## Given instruction
Return the complete listing that follows, with each line reproduced exactly.
-- Begin Dataset section --
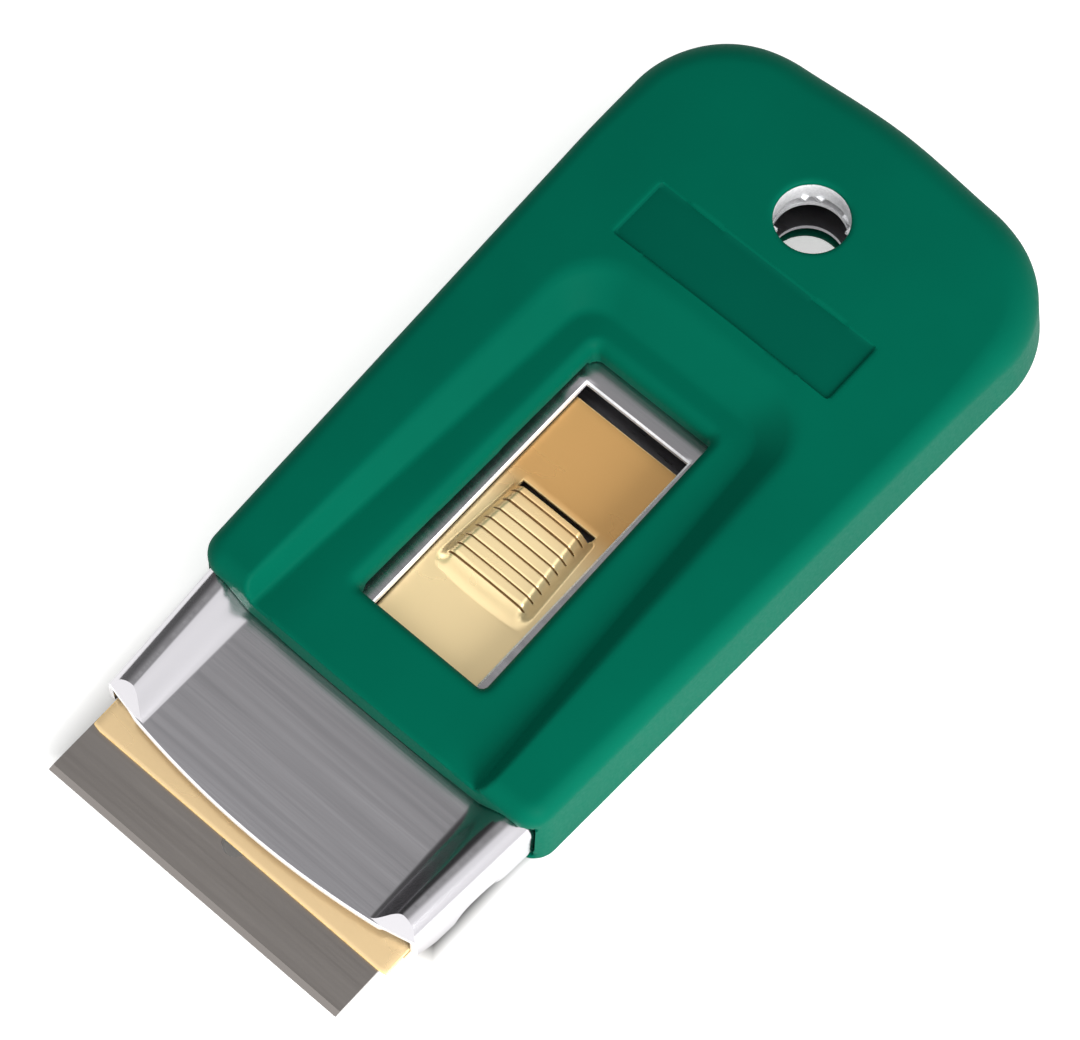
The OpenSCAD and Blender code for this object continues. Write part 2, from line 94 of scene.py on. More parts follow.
# Stations along the length
GRIP_Y0 = GRIP_BOX[0][1] - EDGE_Y
GRIP_Y1 = GRIP_BOX[1][1] - EDGE_Y
CASE_Y1 = CASE_BOX[1][1] - EDGE_Y
MOUTH_Y = CASE_BOX[0][1] - EDGE_Y
HANG_SET = 16.8
HANG_Y = GRIP_Y1 - HANG_SET
HANG_R = 4.15
WINDOW_HALF = 7.0
WINDOW_L = 34.8
WINDOW_Y1 = 67.8
WINDOW_Y0 = WINDOW_Y1 - WINDOW_L
STEP_Y0 = WINDOW_Y1 + 3.2
STEP_L = 4.0
VIEW_Y0 = WINDOW_Y0 + 1.0
VIEW_Y1 = WINDOW_Y1 + 2.6
VIEW_HALF0 = WINDOW_HALF + 1.6
VIEW_HALF1 = WINDOW_HALF + 1.0
VIEW_CORNER_R = 0.7
VIEW_EDGE_R = 1.4
HOLLOW_HALF = VIEW_HALF1 + 4.7
HOLLOW_Y0 = VIEW_Y0 + 1.0
HOLLOW_Y1 = VIEW_Y1 - 1.0
HOLLOW_H = 1.0
FOOT_Y1 = VIEW_Y1 + 3.7
FOOT_HALF0 = VIEW_HALF0 + 6.6
FOOT_HALF1 = VIEW_HALF1 + 4.0
FOOT_R = 3.5
CREST_Y1 = VIEW_Y1 + 8.1
CREST_HALF0 = VIEW_HALF0 + 8.2
CREST_HALF1 = VIEW_HALF0 + 7.5
CREST_R = 6.5
MOUND_RUN = 4.2
MOUND_BLEND = 0.15
VALLEY_BLEND = 0.35
VALLEY_EDGE_R0 = 0.2
VALLEY_EDGE_R1 = 0.45
VALLEY_EDGE_RUN = 4.0
PLATE_Y0 = CREST_Y1 + 2.2
PLATE_L = 7.8
PLATE_HALF = 14.7
PLATE_DEPTH = 0.4
PLATE_EDGE_R = 0.1
REAR_WALL_Y0 = GRIP_Y1 - 20.0
REAR_WALL_T = 1.0
REAR_EDGE_Y0 = GRIP_Y1 - 26.0
REAR_EDGE_RUN = 18.0

# The case's outline and beads
BOW_R = 106.0
MOUTH_HALF = 21.05
MOUTH_FLARE = 0.062
GRIP_FLARE = 0.0386
RAKE_Y0 = MOUTH_Y + MOUTH_HALF**2 / (2 * BOW_R)
RAKE_Y1 = RAKE_Y0 + 3.4
CORNER_R = 2.6
CASE_END_R = 11.0
CURL_R = 1.3
CASE_LIP = 3.4
BEVEL = 0.22
BEAD_W0 = 5.5
BEAD_W1 = 7.1
BEAD_Y0 = MOUTH_Y + 1.55
BEAD_SLOPE = (BEAD_Z - PANEL_Z) / 1.8
NOTCH_H = 2.7
NOTCH_HALF = 3.65
NOTCH_Y = RAKE_Y1 + 1.6 + NOTCH_HALF
GRIP_GAP = 0.1
GRIP_WALL = 1.2
CAVITY_EDGE_R = 0.3
GRIP_TAPER = 0.45
GRIP_REAR_LEAN = 1.8
FACE_CROWN = 0.8
CROWN_HALF = 24.0
GRIP_REAR_R = 13.0
GRIP_FRONT_R = 2.8
GRIP_EDGE_R = 2.0
GRIP_REAR_EDGE_R = 3.6
GRIP_BACK_EDGE_R = 1.2
HOLE_EDGE_R = 0.4
REAR_BOW_HALF = 17.0
FRONT_BOW = 0.3
FRONT_BOW_HALF = 20.0


def smooth(t):
    t = np.clip(t, 0.0, 1.0)
    return t * t * (3.0 - 2.0 * t)


def mix(a, b, t):
    return a + (b - a) * t


def round_max(a, b, r):
    """Where two distance fields meet, the larger one, with their edge rounded to radius r."""
    return np.minimum(np.maximum(a, b), -r) + np.hypot(np.maximum(a + r, 0.0), np.maximum(b + r, 0.0))


def soft_max(a, b, k):
    """The larger of two heights, blended where they are closer than k."""
    h = np.maximum(k - np.abs(a - b), 0.0) / k
    return np.maximum(a, b) + h * h * k * 0.25


def soft_min(a, b, k):
    return -soft_max(-a, -b, k)


def case_half(y):
    """Half of the case's width: it widens quickly up to the grip and slowly inside it."""
    front = MOUTH_HALF + MOUTH_FLARE * (np.minimum(y, GRIP_Y0) - RAKE_Y0)
    return front + GRIP_FLARE * np.maximum(0.0, y - GRIP_Y0)


def grip_half(y):
    return case_half(GRIP_Y0) + GRIP_FLARE * (y - GRIP_Y0) + GRIP_GAP + GRIP_WALL


def bead_width(y):
    return mix(BEAD_W0, BEAD_W1, np.minimum(1.0, (y - MOUTH_Y) / (GRIP_Y0 - MOUTH_Y)))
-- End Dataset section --
## Expected answer
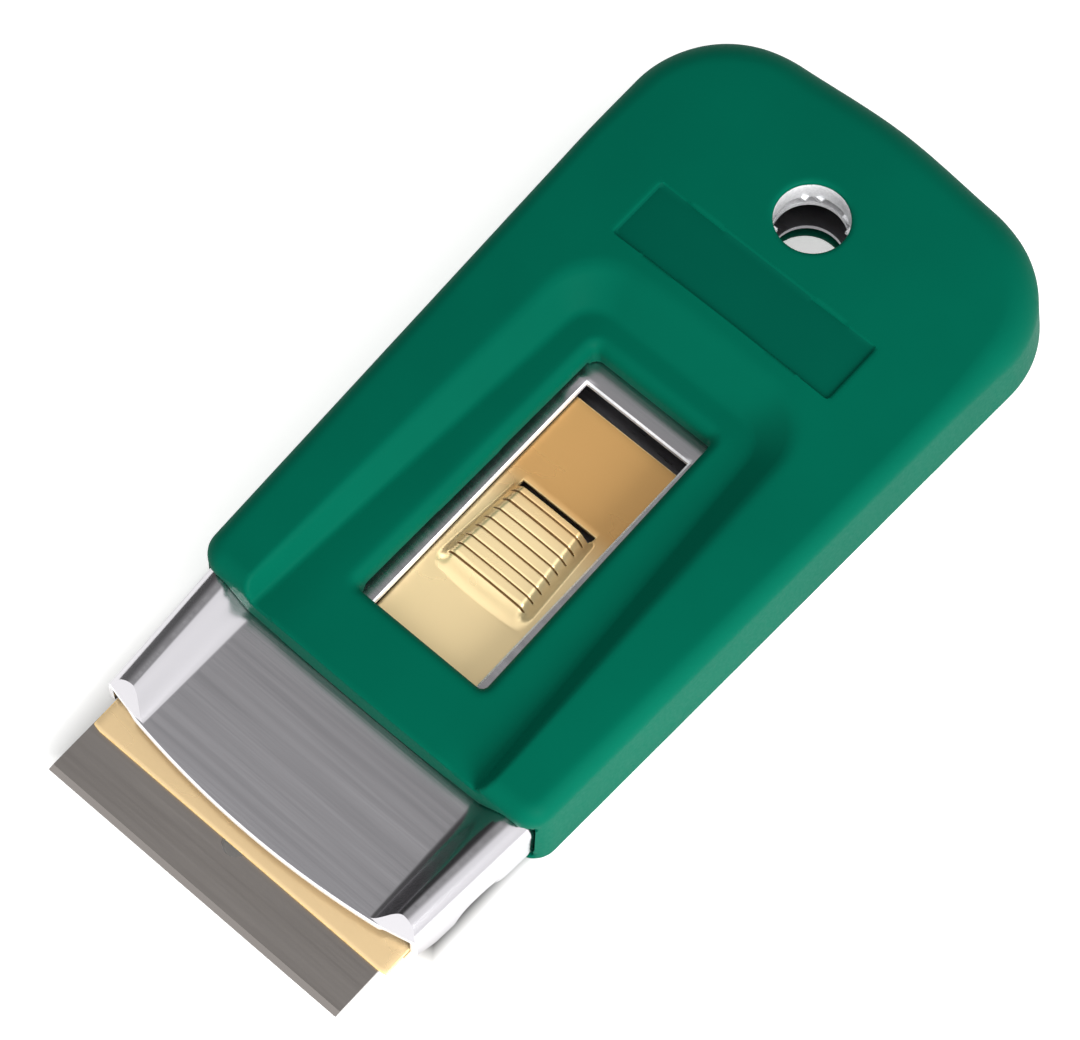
The OpenSCAD and Blender code for this object continues. Write part 2, from line 94 of scene.py on. More parts follow.
# Stations along the length
GRIP_Y0 = GRIP_BOX[0][1] - EDGE_Y
GRIP_Y1 = GRIP_BOX[1][1] - EDGE_Y
CASE_Y1 = CASE_BOX[1][1] - EDGE_Y
MOUTH_Y = CASE_BOX[0][1] - EDGE_Y
HANG_SET = 16.8
HANG_Y = GRIP_Y1 - HANG_SET
HANG_R = 4.15
WINDOW_HALF = 7.0
WINDOW_L = 34.8
WINDOW_Y1 = 67.8
WINDOW_Y0 = WINDOW_Y1 - WINDOW_L
STEP_Y0 = WINDOW_Y1 + 3.2
STEP_L = 4.0
VIEW_Y0 = WINDOW_Y0 + 1.0
VIEW_Y1 = WINDOW_Y1 + 2.6
VIEW_HALF0 = WINDOW_HALF + 1.6
VIEW_HALF1 = WINDOW_HALF + 1.0
VIEW_CORNER_R = 0.7
VIEW_EDGE_R = 1.4
HOLLOW_HALF = VIEW_HALF1 + 4.7
HOLLOW_Y0 = VIEW_Y0 + 1.0
HOLLOW_Y1 = VIEW_Y1 - 1.0
HOLLOW_H = 1.0
FOOT_Y1 = VIEW_Y1 + 3.7
FOOT_HALF0 = VIEW_HALF0 + 6.6
FOOT_HALF1 = VIEW_HALF1 + 4.0
FOOT_R = 3.5
CREST_Y1 = VIEW_Y1 + 8.1
CREST_HALF0 = VIEW_HALF0 + 8.2
CREST_HALF1 = VIEW_HALF0 + 7.5
CREST_R = 6.5
MOUND_RUN = 4.2
MOUND_BLEND = 0.15
VALLEY_BLEND = 0.35
VALLEY_EDGE_R0 = 0.2
VALLEY_EDGE_R1 = 0.45
VALLEY_EDGE_RUN = 4.0
PLATE_Y0 = CREST_Y1 + 2.2
PLATE_L = 7.8
PLATE_HALF = 14.7
PLATE_DEPTH = 0.4
PLATE_EDGE_R = 0.1
REAR_WALL_Y0 = GRIP_Y1 - 20.0
REAR_WALL_T = 1.0
REAR_EDGE_Y0 = GRIP_Y1 - 26.0
REAR_EDGE_RUN = 18.0

# The case's outline and beads
BOW_R = 106.0
MOUTH_HALF = 21.05
MOUTH_FLARE = 0.062
GRIP_FLARE = 0.0386
RAKE_Y0 = MOUTH_Y + MOUTH_HALF**2 / (2 * BOW_R)
RAKE_Y1 = RAKE_Y0 + 3.4
CORNER_R = 2.6
CASE_END_R = 11.0
CURL_R = 1.3
CASE_LIP = 3.4
BEVEL = 0.22
BEAD_W0 = 5.5
BEAD_W1 = 7.1
BEAD_Y0 = MOUTH_Y + 1.55
BEAD_SLOPE = (BEAD_Z - PANEL_Z) / 1.8
NOTCH_H = 2.7
NOTCH_HALF = 3.65
NOTCH_Y = RAKE_Y1 + 1.6 + NOTCH_HALF
GRIP_GAP = 0.1
GRIP_WALL = 1.2
CAVITY_EDGE_R = 0.3
GRIP_TAPER = 0.45
GRIP_REAR_LEAN = 1.8
FACE_CROWN = 0.8
CROWN_HALF = 24.0
GRIP_REAR_R = 13.0
GRIP_FRONT_R = 2.8
GRIP_EDGE_R = 2.0
GRIP_REAR_EDGE_R = 3.6
GRIP_BACK_EDGE_R = 1.2
HOLE_EDGE_R = 0.4
REAR_BOW_HALF = 17.0
FRONT_BOW = 0.3
FRONT_BOW_HALF = 20.0


def smooth(t):
    t = np.clip(t, 0.0, 1.0)
    return t * t * (3.0 - 2.0 * t)


def mix(a, b, t):
    return a + (b - a) * t


def round_max(a, b, r):
    """Where two distance fields meet, the larger one, with their edge rounded to radius r."""
    return np.minimum(np.maximum(a, b), -r) + np.hypot(np.maximum(a + r, 0.0), np.maximum(b + r, 0.0))


def soft_max(a, b, k):
    """The larger of two heights, blended where they are closer than k."""
    h = np.maximum(k - np.abs(a - b), 0.0) / k
    return np.maximum(a, b) + h * h * k * 0.25


def soft_min(a, b, k):
    return -soft_max(-a, -b, k)


def case_half(y):
    """Half of the case's width: it widens quickly up to the grip and slowly inside it."""
    front = MOUTH_HALF + MOUTH_FLARE * (np.minimum(y, GRIP_Y0) - RAKE_Y0)
    return front + GRIP_FLARE * np.maximum(0.0, y - GRIP_Y0)


def grip_half(y):
    return case_half(GRIP_Y0) + GRIP_FLARE * (y - GRIP_Y0) + GRIP_GAP + GRIP_WALL


def bead_width(y):
    return mix(BEAD_W0, BEAD_W1, np.minimum(1.0, (y - MOUTH_Y) / (GRIP_Y0 - MOUTH_Y)))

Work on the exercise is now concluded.